_What you will do_
Extract the first line through the line containing "return ring" from the listing below, exactly as written.
>>>
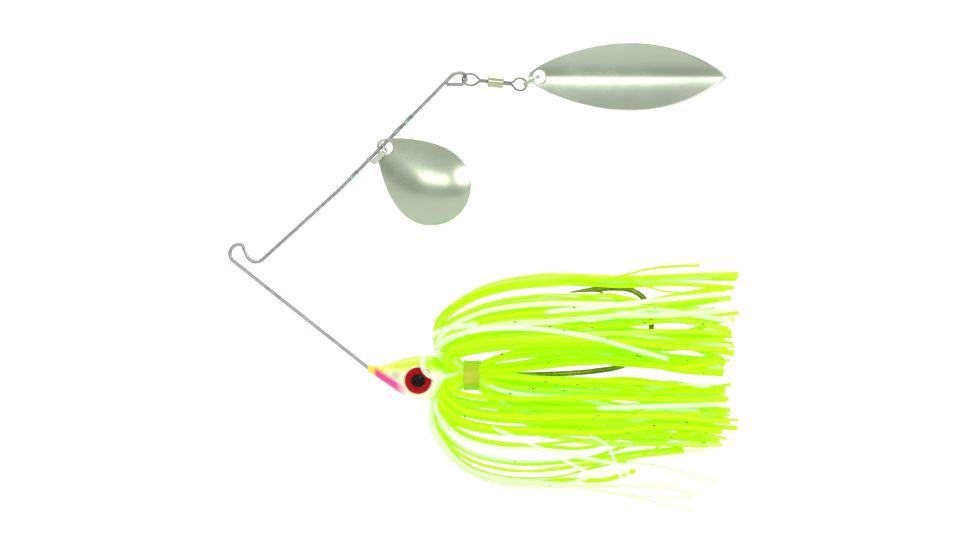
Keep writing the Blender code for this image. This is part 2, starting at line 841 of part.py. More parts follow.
# ---- skirt ------------------------------------------------------------------------------------
def axial_ring(name, profile, group, material):
    """A ring turned about the collar's axis; profile is (radius, x)."""
    ring = lathe(name, [(r, x) for r, x in profile], 32, group, material)
    ring.location = (0, 0, COLLAR_CENTRE * MM)
    ring.rotation_euler = (0, math.pi / 2, 0)
    return ring


def build_band(group, materials):
    middle = (BAND_FRONT + BAND_REAR) / 2
    band = [
        (BAND_INNER, BAND_REAR),
        (BAND_OUTER - 0.15, BAND_REAR),
        (BAND_OUTER, BAND_REAR - 0.3),
        (BAND_OUTER - 0.12, middle),
        (BAND_OUTER, BAND_FRONT + 0.3),
        (BAND_OUTER - 0.15, BAND_FRONT),
        (BAND_INNER, BAND_FRONT),
    ]
    axial_ring("skirt_band", band, group, materials["band"])
    waist = [
        (WAIST_INNER, WAIST_REAR),
        (WAIST_OUTER, WAIST_REAR),
        (WAIST_OUTER, WAIST_FRONT),
        (WAIST_INNER, WAIST_FRONT),
    ]
    axial_ring("skirt_waist", waist, group, materials["skirt"])


def lock_scale(count):
    """A lock is thin at its root, full along its length and a little thinner at its tip."""
    root = LOCK_ROOT_RADIUS / LOCK_RADIUS
    scale = []
    for i in range(count):
        t = i / (count - 1)
        grown = root + (1 - root) * min(1.0, t / LOCK_GROWN_AT)
        thinned = max(0.0, t - LOCK_THINS_AT) / (1.0 - LOCK_THINS_AT)
        scale.append(grown * (1.0 - LOCK_TIP_LOSS * thinned))
    return scale


def build_lock(name, knots, group, materials):
    route = smooth_route(knots, 1)
    data = tube_curve(name, route, LOCK_RADIUS, 1, lock_scale(len(route)))
    return add_object(name, data, group, materials["skirt"])


def folded_knots(side, seat, shoulder_y, shoulder_z, tip_x, tip_y, tip_z):
    """From the band forwards, out over the head's shoulder and back to the tip.

    seat is the root's angle round the collar, in radians from its top.
    """
    root = Vector((math.sin(seat) * side, math.cos(seat))) * FOLD_ROOT
    shoulder = Vector((shoulder_y * side, shoulder_z))
    tip = Vector((tip_y * side, tip_z))
    knots = []
    for x, share in FOLD_ROUTE:
        spot = root.lerp(shoulder, share)
        knots.append((x, spot.x, COLLAR_CENTRE + spot.y))
    for share in (0.33, 0.67, 1.0):
        spot = shoulder.lerp(tip, share)
        x = FOLD_ROUTE[-1][0] + (tip_x - FOLD_ROUTE[-1][0]) * share
        knots.append((x, spot.x, COLLAR_CENTRE + spot.y))
    return knots


def tail_knots(side, root_y, root_z, tip_x, tip_y, tip_z):
    """From behind the band straight back, spreading towards the tip."""
    knots = []
    for share in (0.0, 0.06, 0.14, 0.26, 0.42, 0.60, 0.80, 1.0):
        spread = share**0.8
        x = TAIL_ROOT_X + (tip_x - TAIL_ROOT_X) * share
        y = (root_y + (tip_y - root_y) * spread) * side
        z = COLLAR_CENTRE + root_z + (tip_z - root_z) * spread
        knots.append((x, y, z))
    return knots


def build_skirt(group, materials):
    for side, hand in ((-1, "left"), (1, "right")):
        for i, (name, lay) in enumerate(FOLDED_LOCKS.items()):
            seat = math.pi * (i + 0.5) / len(FOLDED_LOCKS)
            build_lock(f"skirt_{name}_{hand}", folded_knots(side, seat, *lay), group, materials)
        for name, lay in TAIL_LOCKS.items():
            build_lock(f"skirt_{name}_{hand}", tail_knots(side, *lay), group, materials)
    build_lock("skirt_tail_keel", tail_knots(1, *TAIL_KEEL), group, materials)


# ---- assembly ---------------------------------------------------------------------------------
def main():
    clear_scene()
    group = collection("spinnerbait")
    cutters = collection("cutters")
    materials = make_materials()
    build_wire(group, materials)
    build_head(group, cutters, materials)
    build_eyes(group, materials)
    build_hook(group, cutters, materials)
    build_bead("lower_bead", LOWER_BEAD_AT, group, materials)
    build_bead("near_upper_bead", NEAR_BEAD_AT, group, materials)
    build_bead("far_upper_bead", FAR_BEAD_AT, group, materials)
    clevis_seat = add_empty("clevis_seat", group, on_arm(CLEVIS_AT), (0, arm_tilt(), 0))
    build_clevis(group, cutters, materials, clevis_seat)
    build_colorado(group, cutters, materials)
    build_swivel(group, cutters, materials)
    build_split_ring(group, materials)
    build_willow(group, cutters, materials)
    build_band(group, materials)
    build_skirt(group, materials)


main()
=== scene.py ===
"""Spinnerbait, seen from its left side: the finished surfaces of the wire frame, the painted
head, the hook, the silicone skirt, the two blades and the swivel that joins the rear one.

Shapes are worked out in millimetres as grids of points and laid into meshes in metres.
"""

import math

import bpy
import numpy as np
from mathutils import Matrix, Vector


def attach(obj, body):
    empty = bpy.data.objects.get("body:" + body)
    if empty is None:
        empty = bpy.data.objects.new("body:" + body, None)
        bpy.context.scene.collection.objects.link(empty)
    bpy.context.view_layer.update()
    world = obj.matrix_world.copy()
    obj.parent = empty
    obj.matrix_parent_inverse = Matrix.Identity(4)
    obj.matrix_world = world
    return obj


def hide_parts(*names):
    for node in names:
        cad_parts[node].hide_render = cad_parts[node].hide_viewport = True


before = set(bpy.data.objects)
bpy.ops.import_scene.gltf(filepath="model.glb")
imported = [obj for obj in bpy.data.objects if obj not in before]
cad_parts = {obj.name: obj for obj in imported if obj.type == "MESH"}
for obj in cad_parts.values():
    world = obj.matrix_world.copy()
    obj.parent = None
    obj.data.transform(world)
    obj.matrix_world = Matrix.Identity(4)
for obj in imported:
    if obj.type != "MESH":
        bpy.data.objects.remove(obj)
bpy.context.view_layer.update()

MM = 0.001
SEED = 11
SHARP_EDGE = math.radians(38.0)
# smallest radius of a lathed face, so that its middle is a small flat cap
AXIS_GAP = 0.05

# ---- wire frame: circles (x, z, radius, turn) that the wire wraps ----
WIRE_RADIUS = 0.50
NOSE_ENTRY = (37.3, -32.95)
TIE_BACK = (1.17, -1.06, 2.55, -1)
TIE_TOP = (1.14, 0.37, 1.20, -1)
TIE_REST = (5.70, -0.54, 2.71, 1)
ARM_KINK = (18.10, 27.35, 15.0, 1)
LOOP_SHOULDER = (60.90, 44.92, 3.15, -1)
LOOP_END = (61.07, 46.48, 1.59, -1)
LOOP_TIP = (57.45, 44.89)
WIRE_ANCHOR = [
    (46.2, 1.60, -34.20),
    (46.2, 0.30, -34.20),
    (46.1, -0.90, -34.20),
    (45.2, -1.55, -34.20),
    (43.6, -1.45, -34.25),
    (41.2, -0.75, -34.20),
    (38.9, -0.15, -33.75),
]

# ---- what rides on the upper arm ----
BEAD_RADIUS = 1.75
BEAD_BORE = 0.64
BEADS = {"lower_bead": 4.7, "near_upper_bead": 22.0, "far_upper_bead": 25.8}
CLEVIS_AT = 13.4
CLEVIS_HALF_SPAN = 2.70
CLEVIS_DEPTH = 4.20
CLEVIS_CORNER = 1.50
CLEVIS_THICKNESS = 0.40
CLEVIS_NECK = 0.80
CLEVIS_EAR = 1.15
CLEVIS_HOLE = 0.74
CLEVIS_TURN = 68.0
# places along the strap: down each straight leg, and across its closed end
CLEVIS_LEG = [CLEVIS_HOLE + 0.12, 1.3, 2.0]
CLEVIS_BOTTOM = [0.6, 0.0, -0.6]

# ---- blades ----
BLADE_THICKNESS = 0.55
COLORADO = {
    "hole_at": (41.05, -2.15, 27.60),
    "length": 29.6,
    "half_width": 10.9,
    "dish": 3.2,
    "nose": 2.95,
    "hole": 1.75,
    "droop": 40.0,
}
WILLOW = {
    "hole_at": (82.60, 0.0, 47.00),
    "length": 54.0,
    "half_width": 9.4,
    "dish": -2.2,
    "nose": 3.05,
    "hole": 1.60,
    "droop": 0.0,
}
CREASE_SOFTNESS = 0.015
# half the distance over which a sheet's slope is taken, and the steepest slope allowed
SLOPE_STEP = 0.05
STEEPEST = 1.2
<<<
_Solved problem_
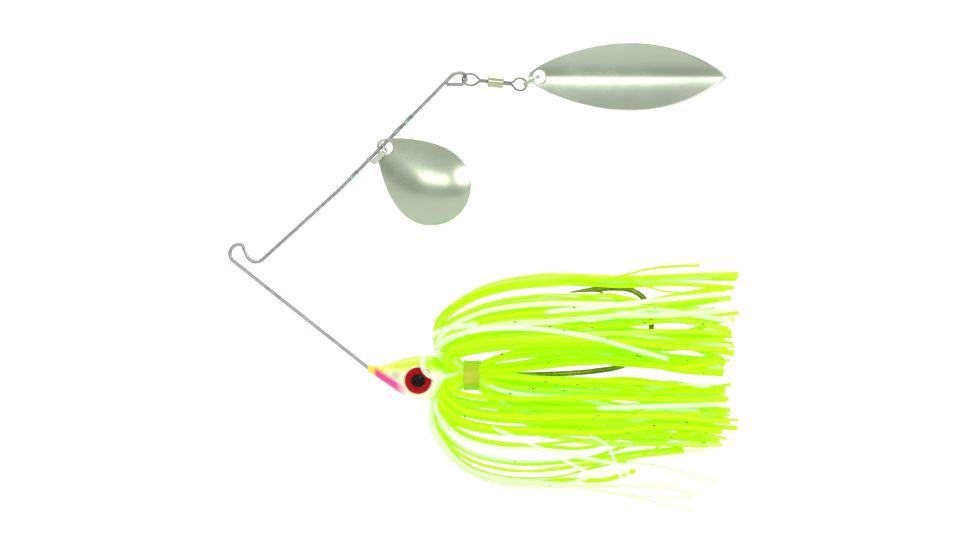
Keep writing the Blender code for this image. This is part 2, starting at line 841 of part.py. More parts follow.
# ---- skirt ------------------------------------------------------------------------------------
def axial_ring(name, profile, group, material):
    """A ring turned about the collar's axis; profile is (radius, x)."""
    ring = lathe(name, [(r, x) for r, x in profile], 32, group, material)
    ring.location = (0, 0, COLLAR_CENTRE * MM)
    ring.rotation_euler = (0, math.pi / 2, 0)
    return ring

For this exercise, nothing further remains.